Hoska looks forward to NAGPRA consultations, as laborious as they may be, because of the potential to learn something new. How certain items should be handled and preserved, as well as if items can be shown and how they should be shown, are just some examples of what curators learn in these conversations, both in-person and virtual.

"I'm Native, I like to be with other Native people as they're looking at things and I learn a lot," Hoska said. "It's more cumbersome, it's more intricate, there's more moving parts, but it's always better. There's always something really beautiful that happens when you have multiple voices that contribute."

These conversations don't always lead to repatriation.

"Even if something falls under NAGPRA, and is subject to repatriation, and that the museum is a hundred percent willing to give back, doesn't mean a tribe wants it back," Lukavic said. "That happens a lot."

Ephemera on display in the "great basin and plateau" section of the Denver Art Museum's Indigenous Arts of North America Galleries. Feb. 6, 2024.
Kevin J. Beaty/Denverite

Despite hundreds of Native American remains still being held in Colorado museums and the closing of a harmful American Indian exhibit in Denver, Colorado as a state has been viewed as a leader in NAGPRA efforts.

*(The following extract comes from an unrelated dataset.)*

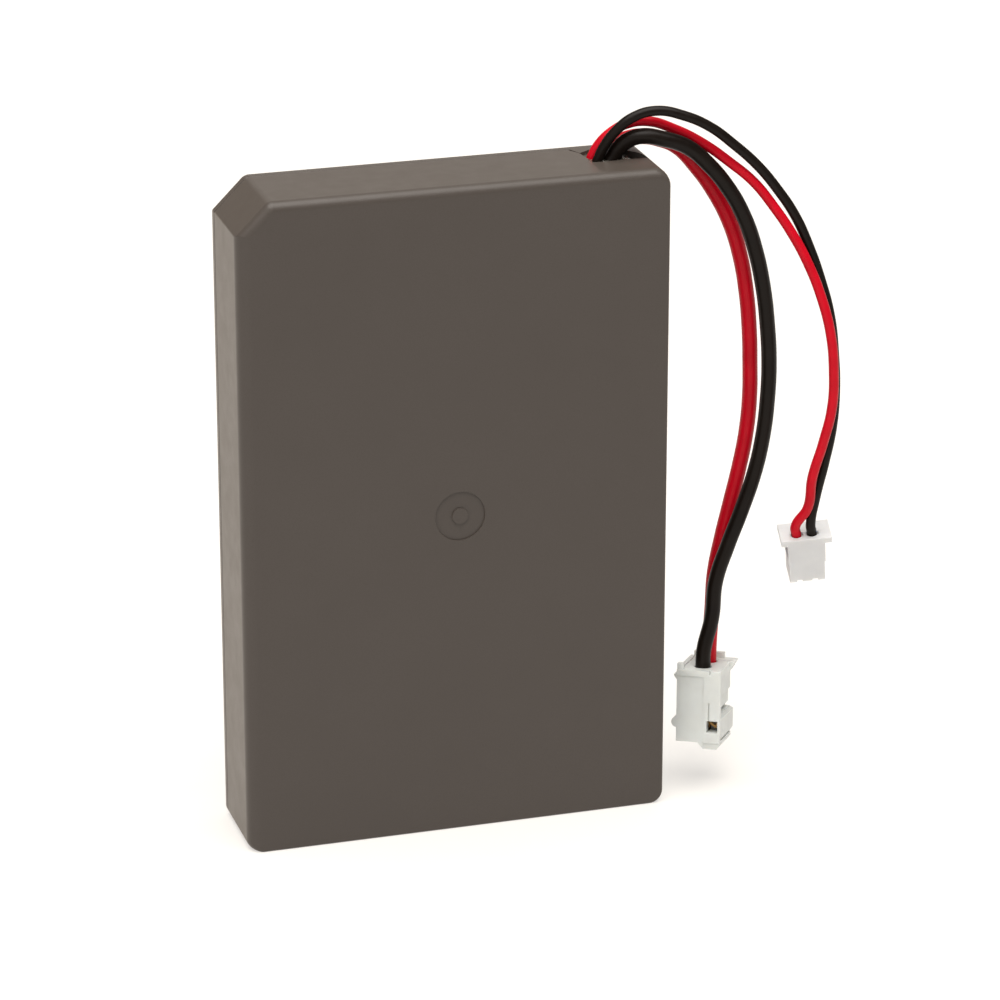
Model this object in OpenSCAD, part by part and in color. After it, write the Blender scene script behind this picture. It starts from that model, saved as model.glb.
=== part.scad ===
// Rechargeable battery pack for a handheld controller: a flat moulded case around one
// lithium-ion pouch cell and its protection board, with two pairs of short leads that end
// in two-pole crimp plugs. It stands on its short end. The front face looks along -Y.

/* [Case] */
// Width of the case, side to side
case_w = 34.5; // [34.5:0.5:37]
// Height of the case, standing on its short end
case_h = 53.5; // [53.5:0.5:56]
// Thickness of the case, front to back
case_d = 8.2; // [8.2:0.1:8.6]
// Wall thickness of the front shell
wall = 0.9; // [0.8:0.05:0.9]
// Thickness of the rear cover plate
cover_t = 0.8; // [0.7:0.05:0.8]
// Size of the cut corner
chamfer = 2.6; // [2:0.1:3.2]
// Radius of the three round corners
corner_r = 1.2; // [1.1:0.1:1.6]
// Radius along the front edges
front_r = 0.9; // [0.4:0.1:0.9]
// Diameter of the round mould gate mark on the front
gate_d = 4.1; // [3:0.1:6]
// Height of the locating lip inside the rear cover
lip_h = 1.2; // [0.6:0.1:1.2]

/* [Cell] */
// Width of the pouch cell
cell_w = 31; // [28:0.5:31]
// Height of the pouch cell below its sealed terrace
cell_h = 43.5; // [38:0.5:43.5]
// Thickness of the laminate of the pouch
foil_t = 0.15; // [0.12:0.01:0.2]
// Width of each current tab
tab_w = 4; // [2:0.5:5]

/* [Protection board] */
// Length of the board
board_w = 21; // [20.5:0.5:21.5]
// Height of the board
board_h = 3.8; // [3.7:0.1:4.2]
// Thickness of the board
board_t = 0.6; // [0.5:0.1:0.6]

/* [Leads and plugs] */
// Outer diameter of the wires of the main leads
main_wire_d = 1.25; // [1:0.05:1.25]
// Outer diameter of the wires of the second leads
second_wire_d = 0.8; // [0.6:0.05:0.8]
// Distance between the two poles of the main plug
main_pitch = 2; // [2:0.1:2.2]
// Distance between the two poles of the second plug
second_pitch = 1.25; // [1.25:0.05:1.3]

/* [Hidden] */

$fn = 48;
slack = 0.05;
over = 1;
inner_r = 0.3;

// Colours
shell_colour = "#5b5550";
red_colour = "#b3122a";
black_colour = "#1b1817";
ivory_colour = "#d8d6cc";
nylon_colour = "#dcd9d4";
metal_colour = "#b9a47a";
nickel_colour = "#b8b5ae";
foil_colour = "#c9cbcd";

// Planes of the case, front to back
front_y = -case_d / 2;
back_y = case_d / 2;
parting_y = back_y - cover_t;

// The leads were routed on a case this wide and this tall, and move with its top corner
routed_w = 34.5;
routed_h = 53.5;
lead_shift = [(case_w - routed_w) / 2, 0, case_h - routed_h];

// Cell: it stands on the rear cover's lip, a little above the bottom wall
cell_z = wall + 0.8;
cell_top = cell_z + cell_h;
cell_front_y = front_y + wall + 0.5;
cell_back_y = parting_y - 0.7;
cell_corner_r = 0.8;
terrace_h = 1.2;
terrace_t = 0.5;
tab_t = 0.15;
tab_y = cell_back_y - 0.25;
tab_x = [lead_shift.x - 7, lead_shift.x + 2];
sealant_w = tab_w + 1.2;
sealant_t = 0.35;
sealant_rise = 0.2;

// Board: it stands upright above the cell, with its parts on the front side
board_x = lead_shift.x - 12;
board_z = case_h - 7.2;
board_y = 0.9;
board_back = board_y + board_t;
weld_t = 0.2;
weld_h = 3;
leg_w = 0.35;
leg_t = 0.15;

// Exit notch in the top wall, near the right-hand end
notch_left = 11.95;
notch_right = 15.4;
notch_front = 0.2;
notch_back = 3.1;
shelf_drop = 0.25;
shelf_left = 11.85;
shelf_front = front_y + front_r - 0.1;
shelf_back = 0.25;
shelf_r = 0.8;
groove_depth = 0.6;

// Plugs: the middle of the wire side, then turns about Z, X and Y
main_plug_at = [22.25, 0.1, 9.9];
main_plug_turn = [57.5, -2, 9];
main_plug_w = 5.2;
main_plug_t = 3.6;
main_plug_h = 6;
second_plug_at = [29.5, -2.6, 21.7];
second_plug_turn = [-11, 16, -5];
second_flange = [4.1, 2.4, 0.5];
second_body = [3, 2.35, 3.7];
// The second plug's row of wires stands nearer its front than its back
second_row = [-0.1, -0.38];
main_wire_in = 0.5;
second_wire_in = 0.4;

// Turns a point about Y, then X, then Z, as a plug is turned
function about_y(p, a) = [p.x * cos(a) + p.z * sin(a), p.y, p.z * cos(a) - p.x * sin(a)];
function about_x(p, a) = [p.x, p.y * cos(a) - p.z * sin(a), p.y * sin(a) + p.z * cos(a)];
function about_z(p, a) = [p.x * cos(a) - p.y * sin(a), p.x * sin(a) + p.y * cos(a), p.z];
function on_plug(at, turn, p) = at + about_z(about_x(about_y(p, turn[2]), turn[1]), turn[0]);

// Routes of the four free leads, from the notch to a point just inside each plug
main_red_route = [
    [14.1, 2.3, 53], [14.31, 2.2825, 53.28], [14.8, 2.25, 53.94], [15.8, 2.15, 54.37], [16.9, 1.95, 54.48], [18.04, 1.7, 54.27],
    [19.5, 1.5, 53.6], [21.1, 1.4, 51.9], [22.7, 1.3, 49.6], [24, 1.2, 47], [24.9, 1.2, 44.2],
    [25.5, 1.3, 41.2], [25.9, 1.5, 38], [26.1, 1.7, 35], [26.2, 1.9, 32], [26, 2, 29],
    [25.5, 2.1, 26], [24.8, 2.1, 23], [24.1, 2.1, 20], [23.5, 2, 17], [23.2, 1.6, 14],
    on_plug(main_plug_at, main_plug_turn, [main_pitch / 2, 0, 1.2]),
    on_plug(main_plug_at, main_plug_turn, [main_pitch / 2, 0, -main_wire_in]),
];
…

In reference to his time at DMNS, Colwell said:

"We really were at the forefront of a national dialogue about how to address the legacies of these collections," Colwell said. "At the same time we had things like a scalp that was taken from Sand Creek of an Arapahoe Chief. So to me, doing well has kind of just been doing the right thing."

As museums around the nation continue to grapple with updated, reinforced federal rules, Hoska believes museums miss out on the true spirit of NAGPRA.

"The more you are trying to hold on to these things and protect them from anyone seeing them or getting them back, the more institutions are missing out on opportunities to be enriched," Hoska said. "To gain wisdom, knowledge, understanding, friends. This is a great opportunity to get to know Native folks."

Ephemera on display in the "great basin and plateau" section of the Denver Art Museum's Indigenous Arts of North America Galleries. Feb. 6, 2024.